First, the SSS prevent and detect all crimes within Nigeria that threatens our national security. Second is that it shall also hold and preserve materials or classified documents etc. In addition to those two powers, the SSS shall also carry out responsibilities assigned to them either by the National Assembly or the President- as they deem fit.

In other words, anything the President deems fit to categorize as a threat to the national security would be given to the SSS as a responsibility. This law has not been amended to narrow its scope of operation, if it is deemed to be too open and broad.  So that is there.

Some Nigerians have said the raid was supposed to be carried out by the EFCC or ICPC since it is a financial crime offence, what is your view on this?

The argument that the raid by the DSS was supposed to be the responsibility of the EFCC or ICPC is neither here nor there. Those bodies have been there all these while, so how many judges have been arrested and prosecuted by them?

The last time I checked when the EFCC even moved against a Senior Advocate of Nigeria, SAN, the Nigerian Bar Association, NBA, went to town to bring down the EFCC for having the temerity as it were to arrest a SAN. If EFCC should arrest a judge, what will happen? In my own judgment, the SSS, now DSS, acted within the provisions of the law.

Looking at the way and manner that the DSS carried out its raid on the justices and judges, is that lawful as well?

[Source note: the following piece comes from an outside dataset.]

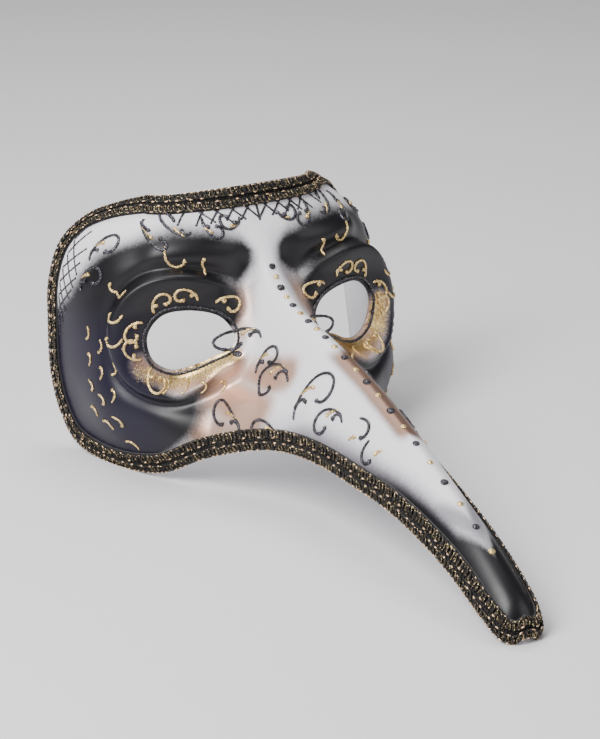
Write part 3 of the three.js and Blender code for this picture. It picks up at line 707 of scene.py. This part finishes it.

So many people have described the way and manner that the DSS carried out its raid on the justices and judges as mayhem, anarchy, a relapse to military dictatorship of 1984 when President Muhammadu Buhari was in power.

And the media on Sunday went to town with very terrible headlines, casting the situation as subversion of democracy, rule of law and war on the judiciary. They were using such words as “Abduction,” “Crazy Buhari Boys” but by Monday and Tuesday, the media had pulled back when they were confronted with more detail and information as to what happened.

Section 148 of the Criminal Justice Act provides that a Search Warrant obtained by the law enforcement agency or anybody can be executed at anytime- 1a.m., 2a.m., 3a.m., or any other time. There is no notion like ungodly hour as far as the execution of the Search Warrant is concerned.

Section 149 of the Administration of Criminal Justice Act, then says that if in the course of executing a Search Warrant, if the occupant or owner of the building refuses to allow the law enforcement agency or security agency to gain entry, the law enforcement agency as provided for under Section 9, 10, 12 and 13 of the Administration of Criminal Justice Act can use force to break down the door, tear the outer or inner door, tear the outer or inner window, to gain entry.

This is the language of the law that was made as at 2015. I didn’t make it. So,  contrary to what some SANs and a section of NBA have said was said out of impulse. They are wrong, the DSS was right in its action.

Return for the search

If a Sting Operation is to be carried out, and the DSS said they have an intelligence or information that money was hidden in this premises, were people really thinking that those security agencies (Police, SSS, EFCC, ICPC) should do a letter of invitation or love letter to those persons that they have gathered information and will then fix a date to return for the search?

Even when you put the house under surveillance, those things will disappear, the evidence would have been tampered with. So what were some Nigerians thinking? The judges ought to be put on notice; the NJC ought to have been communicated. The Chief Judge ought to have been told that some judges are to be raided?  If that was done, it will defeat the purpose of catching people red-handed. This is done all over the world.

So it is an internationally accepted modus operandi of security agents in dealing with this type of situation.

In any case, how does it become a difficult thing for a judge who has a police orderly, a judge who was screened by the SSS and given security clearance before he could become a judge, how does it become a problem for that judge to open the door when security agencies showed up- if that judge has nothing to hide?